If you doubt Cruise’s skills in the star department, “Knight and Day” should make you a believer. It’s hardly a perfect film, not even close, but it is the most entertaining made-for-adults studio movie of the summer, and one of the reasons it works at all is the great skill and commitment Cruise brings to the starring role.

A genial romantic thriller that very much wants to be in the mold of such Alfred Hitchcock entertainments as “North by Northwest” and “To Catch a Thief,” or even Stanley Donen’s “Charade,” “Knight and Day” is inevitably light on plausibility but, with Cameron Diaz, Peter Sarsgaard, Viola Davis and Paul Dano joining Cruise, it is strong in the acting department.

“Knight and Day” is also fortunate to have James Mangold in charge. As he demonstrated in “Walk the Line” and “3:10 to Yuma,” Mangold is one of the few current directors who has an instinct for reasonably intelligent popular entertainment. His films don’t end up on 10-best lists, but you walk out of them feeling you’ve gotten what you paid for, and that is an increasingly rare commodity.

As those credits indicate, Mangold also works well with actors, and he and Cruise completely understand the old-fashioned movie star charm necessary to animate top-drawer secret agent Roy Miller, someone who does everything better when he’s wearing sunglasses. Even the film’s first shot, with everyone out of focus but Miller, underlines his position as “Knight and Day’s” indispensable man.

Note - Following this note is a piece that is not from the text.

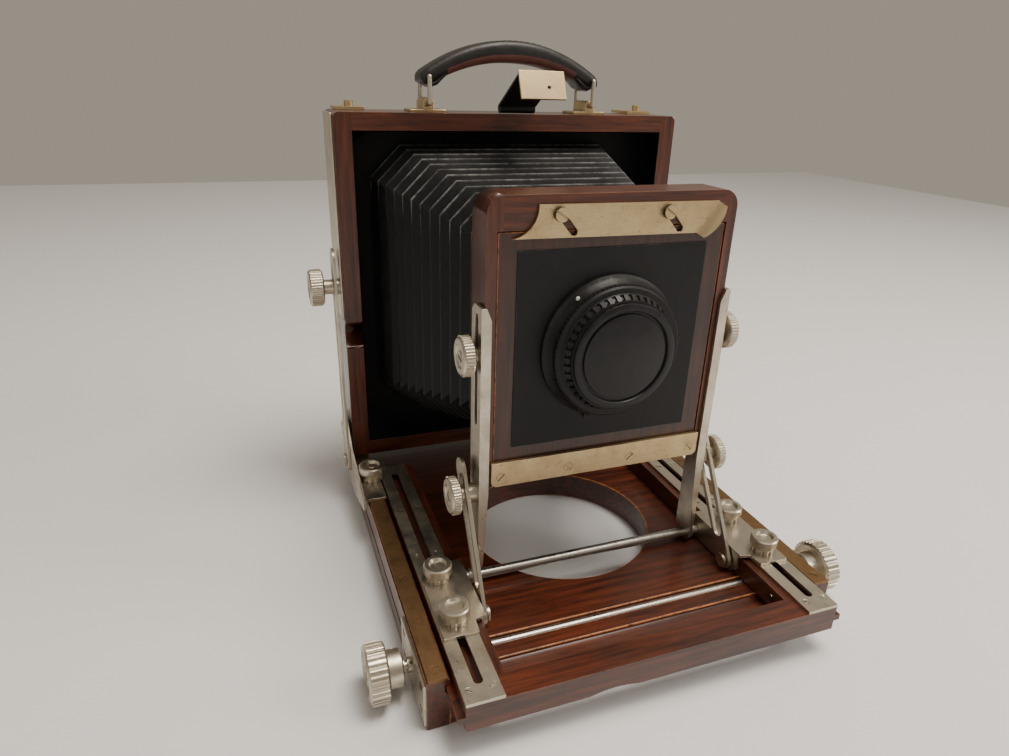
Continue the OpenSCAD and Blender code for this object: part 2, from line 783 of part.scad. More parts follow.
// brackets of the rear standard, each with the shouldered pin that its arm turns on
module rear_brackets() {
    color(nickel) both_sides() {
        rear_bracket();
        rod_x(bracket_in + 0.1, arm_in + arm_t + 0.2, 2, arm_foot[0], arm_foot[1]);
        rod_x(arm_in + arm_t + 0.1, arm_in + arm_t + 1.5, 3.6, arm_foot[0], arm_foot[1]);
    }
}

// clamp screw with a thumb head, its tip resting on the rail's strip
module rear_clamp(side) {
    base = strip_top + 1.65;
    color(nickel) {
        thumb_nut(side * clamp_x, clamp_y, base, 6.6, 8.2, 1);
        translate([side * clamp_x, clamp_y, strip_top + 0.05]) cylinder(r = 1.8, h = 2);
        translate([side * clamp_x, clamp_y, base]) cylinder(r = 1.6, h = 7.6);
    }
}

module left_rear_clamp() {
    rear_clamp(-1);
}

module right_rear_clamp() {
    rear_clamp(1);
}

module rear_frame() {
    half = rear_w / 2;
    corner = 3;
    color(wood) difference() {
        face_plate(rear_y, rear_t) union() {
            translate([-half, rear_low]) square([rear_w, rear_top - rear_low - corner]);
            translate([-half + corner, rear_low]) square([rear_w - 2 * corner, rear_top - rear_low]);
            for (s = [-1, 1]) translate([s * (half - corner), rear_top - corner]) circle(r = corner);
        }
        box([-half + rear_wall, half - rear_wall], [rear_y - 1, 98], [rear_low + 8, rear_top - 8]);
        box([-72, 72], [rear_y, rear_back + 1], [back_z - 62, back_z + 62]);
        both_sides() rod_x(half - 10, half + 2, 9, rear_y - 5.5, 96);
        both_sides() rod_x(half - 5.5, half + 1, 2 + fit, arm_knob_at[0], arm_knob_at[1]);
        both_sides() rod_x(half - 5.5, half + 1, 2, hinge_at[0], hinge_at[1]);
    }
}

// nickel plates on the frame's sides, with the arms' bosses and the hinge screws
module side_plates() {
    half = rear_w / 2;
    color(nickel) both_sides() {
        difference() {
            union() {
                box([half, half + 0.9], [rear_y + 2, rear_back - 2], [104, rear_top - 0.6]);
                rod_x(half + 0.9 - e, arm_in - 0.1, 4, arm_knob_at[0], arm_knob_at[1]);
            }
            rod_x(half - 1, half + 4, 2 + fit, arm_knob_at[0], arm_knob_at[1]);
        }
        rod_x(half - 5.5, bracket_out + 0.2, 2, hinge_at[0], hinge_at[1]);
        rod_x(bracket_out + 0.1, bracket_out + 1.4, 4, hinge_at[0], hinge_at[1]);
        rod_x(half + 0.1, bracket_in - 0.1, 4, hinge_at[0], hinge_at[1]);
    }
}

module rear_arm() {
    difference() {
        side_plate(arm_in, arm_t) translate(arm_foot) rotate(-arm_lean) union() {
            circle(r = 6);
            translate([-6, 0]) square([12, arm_len]);
            translate([0, arm_len]) circle(r = 6);
        }
        side_plate(arm_in - 1, arm_t + 2) translate(arm_foot) rotate(-arm_lean)
            slot_2d([0, 22], [0, arm_len - 5], 4.8);
        rod_x(arm_in - 1, arm_in + arm_t + 1, 2 + fit, arm_foot[0], arm_foot[1]);
    }
}

module rear_arms() {
    color(nickel) both_sides() rear_arm();
}

module right_arm_knob() {
    color(nickel) lock_knob(arm_knob_at[0], arm_knob_at[1], rear_w / 2 - 5.2, arm_in + arm_t + 0.1, 99, 106, 2, 9.2);
}

module left_arm_knob() {
    mirror([1, 0, 0]) right_arm_knob();
}

// ---- handle ----

// height of the handle's middle line at a distance x from the centre
function arch(x) = ring_high + arch_h * (1 - pow(abs(x) / ring_x, 2.2));

module handle_strap() {
    steps = 16;
    thick = 4.6;
    xs = [for (i = [0:steps]) -ring_x + 2 * ring_x * i / steps];
    color(black) difference() {
        union() {
            face_plate(ring_y[0] + 1.4, ring_y[1] - ring_y[0] - 2.8) polygon(concat(
                [for (x = xs) [x, arch(x) + thick / 2]],
                [for (i = [steps:-1:0]) [xs[i], arch(xs[i]) - thick / 2]]));
            for (s = [-1, 1]) rod_y(ring_y[0] + 1.4, ring_y[1] - 1.4, 3.2, s * ring_x, ring_high);
        }
        for (s = [-1, 1]) rod_y(ring_y[0], ring_y[1], ring_wire + 0.1, s * ring_x, ring_high);
    }
}

// wire ring: two bars along Y joined by two legs
module handle_ring(side) {
    color(nickel) {
        for (z = [ring_low, ring_high]) rod_y(ring_y[0], ring_y[1], ring_wire, side * ring_x, z);
        for (y = ring_y) translate([side * ring_x, y, ring_low]) {
            cylinder(r = ring_wire, h = ring_high - ring_low);
            sphere(r = ring_wire);
            translate([0, 0, ring_high - ring_low]) sphere(r = ring_wire);
        }
    }
}

module left_handle_ring() {
    handle_ring(-1);
}

module right_handle_ring() {
    handle_ring(1);
}

// brass plates on the frame's top, each with a saddle that holds a ring
module handle_plates() {
    color(brass) both_sides() difference() {
        union() {
            box([ring_x - 9, ring_x + 9], [82.4, 96.8], [rear_top, rear_top + 1.2]);
            rod_y(82.4, 96.8, 2.6, ring_x, ring_low);
            box([ring_x - 2.6, ring_x + 2.6], [82.4, 96.8], [rear_top + 1, ring_low]);
        }
        rod_y(80, 99, ring_wire + 0.1, ring_x, ring_low);
    }
}

// ---- catch that holds the folded bed ----

module catch_leaf() {
    color(black) {
        translate([0, catch_y, catch_z]) rotate([-catch_lean, 0, 0])
            translate([-9.7, -33, 0.3]) cube([19.4, 33, 1.3]);
        rod_x(-9.2, 9.2, 2.1, catch_y, catch_z);
    }
}

module catch_hook() {
    color(brass) difference() {
        side_plate(-11, 22) polygon([[47.5, 223.05], [46.5, 223.2], [41.1, 211.5], [42.2, 211], [46.95, 221.9]]);
        translate([3, 44, 216]) rotate([64, 0, 0]) cylinder(r = 0.9, h = 6, center = true);
    }
}

// ---- back ----

module back_latches() {
    color(brass) both_sides() difference() {
        union() {
            box([72, 86], [94, 113], [rear_top + 0.1, rear_top + 1.5]);
            translate([79, 97.5, rear_top + 1.4]) cylinder(r = 2.2, h = 3);
        }
        translate([0, 0, rear_top - 1]) linear_extrude(height = 4) slot_2d([79, 102], [79, 107], 3);
    }
}

module reversible_back() {
    color(wood) difference() {
        box([-88, 88], [rear_back + 0.05, rear_back + 9], [28, rear_top - 2]);
        box([-62, 62], [rear_back - 1, rear_back + 10], [back_z - 49, back_z + 49]);
    }
}

module ground_glass_frame() {
    y0 = rear_back + 9.1;
    color(wood) difference() {
        box([-76, 76], [y0, y0 + 7], [back_z - 61, back_z + 61]);
        box([-60, 60], [y0 - 1, y0 + 8], [back_z - 47, back_z + 47]);
        box([-63.7, 63.7], [y0 - 1, y0 + 3], [back_z - 51, back_z + 51]);
    }
}

module ground_glass() {
    y0 = rear_back + 9.1;
    color(glass) box([-63.5, 63.5], [y0 + 0.8, y0 + 2.9], [back_z - 50.8, back_z + 50.8]);
}

// two leaf springs that press the glass frame against the back
module back_springs() {
    y0 = rear_back + 16.2;
    color(nickel) for (s = [-1, 1]) {
        box([s * 68 - 4, s * 68 + 4], [y0, y0 + 0.8], [back_z - 72, back_z + 72]);
        for (t = [-1, 1]) rod_y(rear_back + 9.05, y0, 3, s * 68, back_z + t * 68);
    }
}

base_panel();
side_rails();
rail_strips();
base_screws();
bearing_plates();
tripod_plate();
pinion_shaft();
left_focus_knob();
right_focus_knob();
bed_frame();
track_plates();
track_screws();
focus_racks();
foot_brackets();
foot_studs();
left_front_nut();
left_back_nut();
right_front_nut();
right_back_nut();
front_struts();
uprights();
tilt_rod();
left_tilt_knob();
right_tilt_knob();
lens_frame();
bottom_bar();
front_screws();
lens_board();
board_panel();
shutter_body();
lens_cells();
lens_elements();
retaining_ring();
lock_plate();
lens_cap();
cocking_lever();
release_lever();
aperture_lever();
left_rise_knob();
right_rise_knob();
bellows();
rear_brackets();
left_rear_clamp();
right_rear_clamp();
rear_frame();
side_plates();
rear_arms();
left_arm_knob();
right_arm_knob();
handle_strap();
left_handle_ring();
right_handle_ring();
handle_plates();
catch_leaf();
catch_hook();
back_latches();
reversible_back();
ground_glass_frame();
ground_glass();
back_springs();
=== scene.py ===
import json
from math import atan2, copysign, cos, pi, radians, sin, sqrt

import bmesh
import bpy
from bpy.props import FloatProperty, FloatVectorProperty, IntProperty, PointerProperty
from mathutils import Matrix, Vector


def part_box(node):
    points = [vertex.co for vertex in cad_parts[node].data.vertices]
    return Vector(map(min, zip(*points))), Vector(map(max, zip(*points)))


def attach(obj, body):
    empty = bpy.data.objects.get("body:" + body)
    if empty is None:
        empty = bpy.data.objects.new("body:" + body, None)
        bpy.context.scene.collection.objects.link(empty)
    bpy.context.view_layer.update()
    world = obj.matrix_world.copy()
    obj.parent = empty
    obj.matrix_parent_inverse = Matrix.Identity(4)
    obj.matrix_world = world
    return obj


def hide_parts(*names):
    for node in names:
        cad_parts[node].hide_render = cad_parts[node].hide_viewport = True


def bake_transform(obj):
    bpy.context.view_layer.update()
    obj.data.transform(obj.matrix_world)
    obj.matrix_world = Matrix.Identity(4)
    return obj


bl_info = {
    "name": "Wooden field camera",
    "version": (1, 0, 0),
    "blender": (4, 5, 0),
    "location": "View3D > Sidebar > Field Camera",
    "description": "Finishes the packed frame of a wooden folding field camera",
    "category": "Object",
}

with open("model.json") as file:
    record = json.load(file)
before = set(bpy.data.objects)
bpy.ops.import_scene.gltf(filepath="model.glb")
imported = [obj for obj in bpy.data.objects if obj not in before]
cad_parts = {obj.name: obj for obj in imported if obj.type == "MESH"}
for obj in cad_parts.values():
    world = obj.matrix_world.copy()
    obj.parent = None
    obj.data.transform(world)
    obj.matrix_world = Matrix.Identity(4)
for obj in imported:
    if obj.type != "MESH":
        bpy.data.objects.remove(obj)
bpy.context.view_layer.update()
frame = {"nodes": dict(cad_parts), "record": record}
MM = 0.001
RECORD = frame["record"]
BODY_OF = {node: body for body, nodes in RECORD["behaviour"]["bodies"].items() for node in nodes}
SLOT_OF = {row["node"]: row["material_slot"] for row in RECORD["subparts"]}


# ---- settings ----


def colour(name, description, value):
    return FloatVectorProperty(name=name, description=description, default=value, size=3,
                               subtype="COLOR", min=0, max=1)


def length(name, description, value):
    return FloatProperty(name=name, description=description, default=value, subtype="DISTANCE",
                         unit="LENGTH")


def whole_number(name, description, value):
    return IntProperty(name=name, description=description, default=value, min=8)


class WoodSettings(bpy.types.PropertyGroup):
    dark: colour("Dark grain", "Lacquered wood along its dark grain lines", (0.024, 0.0056, 0.0032))
    light: colour("Light grain", "Lacquered wood between its grain lines", (0.140, 0.031, 0.0112))
    worn: colour("Worn edge", "Bare wood where the lacquer has rubbed off", (0.47, 0.175, 0.055))
    edge: length("Edge radius", "Rounding of the wooden edges", 0.0013)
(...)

Patrick O’Neill’s energetic script involves a classic movie MacGuffin, Hitchcock’s famous name for the ultimately irrelevant plot element everyone on screen is after. Here it’s the Zephyr, a tiny battery created by wacky Gyro Gearloose-type inventor Simon Feck (Dano) that is apparently “the first perpetual energy source since the sun.”

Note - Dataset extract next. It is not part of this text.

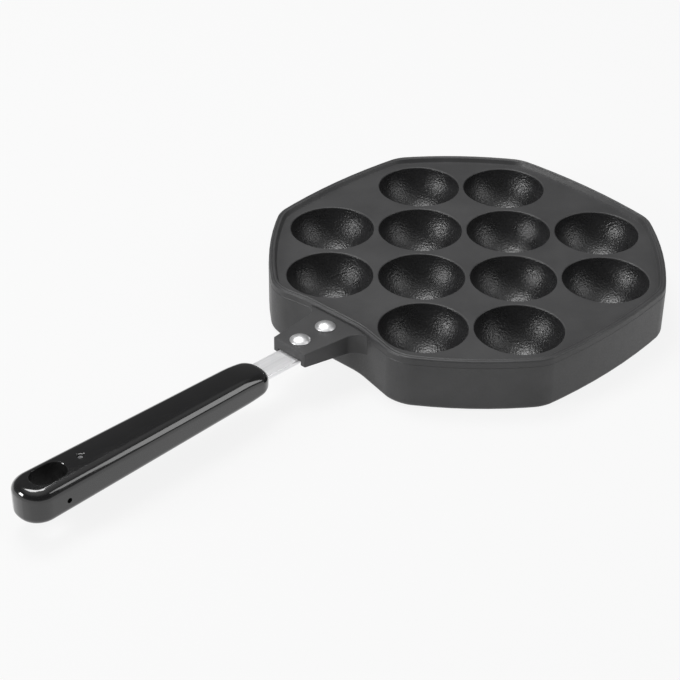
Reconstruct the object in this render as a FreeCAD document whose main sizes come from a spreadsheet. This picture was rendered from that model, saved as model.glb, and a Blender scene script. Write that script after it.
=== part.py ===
import FreeCAD, Part
import os
import Sketcher

# Takoyaki pan: a cast pan with twelve half-ball cavities, a flat strap riveted under its lug and a
# moulded grip on the strap. Millimetres, Z up. The origin is the middle of the cavity grid, in the
# plane that the pan stands on. X runs along the long rows of cavities.

Vector = FreeCAD.Vector
CUT_MARGIN = 1.0  # how far a cut runs past the face it leaves through
START, END, CENTRE = 1, 2, 3  # the points of a sketched side

sizes = {
    # cavities
    "cavity_radius": 20.0,
    "cavity_depth": 19.5,
    "cavity_lip": 0.6,
    "cavity_floor": 3.9,  # metal under a cavity
    "cup_wall": 4.3,
    "web_x": 2.4,  # between neighbours in a row
    "web_y": 3.35,  # between rows
    # pan outline, at the outer wall
    "border_x": 9.2,  # outermost cavity to the middle of the left or right wall
    "border_y": 10.175,
    "corner_back_x": 9.1,  # how far inside the row of two's outer side the front and back walls end
    "corner_back_y": 8.575,
    "wall_bow": 3.0,  # each wall bulges this much over its length
    "corner_round": 17.0,
    # wall set back behind the lug
    "set_back_left": 30.7,  # from the left wall to the middle of the set-back flat
    "set_back_front": 37.55,
    "set_back_run_x": 10.4,  # from that middle to the flat's ends
    "set_back_run_y": 9.35,
    "set_back_round": 25.0,
    "left_inset": 3.6,  # where the left wall ends, from its own middle and from the front wall's
    "left_from_front": 58.0,
    "front_inset": 3.3,  # where the front wall ends, from its own middle and from the left wall's
    "front_from_left": 59.0,
    # pan heights and walls
    "rim_rise": 2.2,
    "rim_width": 3.9,
    "rim_slope": 1.0,
    "rim_slope_depth": 1.8,
    "rim_outer_round": 0.9,
    "plate_thickness": 3.6,
    "skirt_wall": 4.4,
    "base_round": 2.4,
    # handle direction, from +X towards +Y; places along it are measured from the set-back wall
    "handle_angle": 226.0,
    # lug and the channel under it
    "lug_over_plate": 0.4,
    "lug_bury": 1.6,  # how far it starts inside the wall
    "lug_length": 30.1,
    "lug_root_half": 20.0,
    "lug_root_skew": 0.8,  # its right flare starts this much further out
    "lug_root_thickness": 9.4,
    "lug_end_half": 9.9,
    "lug_end_thickness": 6.6,
    "lug_flare": 7.3,
    "lug_edge_round": 0.5,
    "lug_slope_start": 2.4,
    "channel_roof": 4.7,  # metal over the channel
    "channel_gap": 1.4,  # each side of the strap
    "channel_end_gap": 0.5,
    # strap
    "strap_at": 2.9,
    "strap_width": 11.8,
    "strap_thickness": 2.0,
    "strap_corner": 2.5,
    "strap_edge": 0.3,
    # rivets
    "rivet_inner_at": 8.1,
    "rivet_outer_at": 23.5,
    "shank_radius": 2.5,
    "shank_gap": 0.05,
    "head_radius": 4.6,
    "head_height": 2.0,
    "head_edge": 0.45,
    "tail_radius": 3.9,
    "tail_height": 1.3,
    "tail_edge": 0.4,
    # grip
    "grip_at": 46.4,
    "grip_length": 128.5,
    "grip_over_plate": 0.6,
    "grip_start_width": 17.4,
    "grip_end_width": 20.8,
    "grip_start_height": 12.4,
    "grip_end_height": 15.6,
    "nose_length": 17.0,
    "nose_drop": 2.6,
    "nose_lift": 1.6,
    "nose_round": 7.0,
    "end_round": 8.0,
    "grip_top_round": 3.8,
    "grip_bottom_round": 3.2,
    "tang_gap": 0.1,  # all round the strap inside the grip
    # hanging hole and the small hole in the grip's side, measured back from the grip's end
    "hang_from_end": 7.5,
    "hang_length": 16.0,
    "hang_width": 11.0,
    "hang_round": 0.8,
    "side_hole_radius": 1.15,
    "side_hole_from_end": 17.5,
    "side_hole_below_top": 9.1,
    "side_hole_depth": 3.0,
    # pin through the grip and the strap's end
    "strap_short_of_hang": 4.0,
    "pin_from_strap_end": 3.8,
    "pin_radius": 1.2,
    "pin_gap": 0.05,
    "pin_recess": 0.7,
    "pin_reach": 3.0,  # below the strap
    "pin_chamfer": 0.2,
    "dimple_radius": 2.15,
    "dimple_depth": 0.35,
}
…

What “Knight and Day” is really about, however, is Miller’s burgeoning relationship with June Havens (Diaz), beautiful but a bit scattered when our hero glimpses her in a Wichita, Kan., airport.

Miller first views this blond in cowboy boots who restores old cars simply as a civilian he can use in his ongoing battles with the hordes who are after him. But before you can say “Boston! Salzburg! Seville!” the secret agent takes on 12 armed opponents in an elaborately choreographed battle on a 727 and the two of them are flying all over the world trying to escape not one but two sets of adversaries.

Most pressing is the CIA, Miller’s old outfit, whose ranks are under the impression that our man has gone rogue. The excellent Peter Sarsgaard makes for a wonderfully oily villain, reminiscent of the irreplaceable James Mason, and Viola Davis adds welcome dramatic heft as the CIA’s director of counterespionage.

Also in on the hunt is the foreign arms dealer no self-respecting thriller can afford to be without. In this case, he’s the dread Spaniard Antonio Quintana (Jordi Mollà), a man with access to an unlimited supply of ruthless assassins.

Diaz supplies her own kind of charisma as the innocent floundering in waters way over her head. She’s a good counterweight to Cruise (both apparently did a lot of their own stunts) even though the script does have her panicking a lot and screaming things like, “Please stop shooting people.”

“Knight and Day” also features a ton of action, including a wild car and motorcycle chase through Seville’s winding streets. Though it can seem at times as if the film is throwing too much at us too often (Hitchcock is dead and he’s not coming back), it is, fittingly, Cruise who inevitably comes to the rescue.

For Roy Miller is not only a peerless action machine; he is also an unflappable and unfailingly polite gentleman, always ready with a comforting remark or a compliment no matter how chaotic the situation. Cruise’s charming facility with Miller’s deadpan spy-side manner is this film’s secret weapon, and yet another reason why we should put Oprah’s couch in storage once and for all.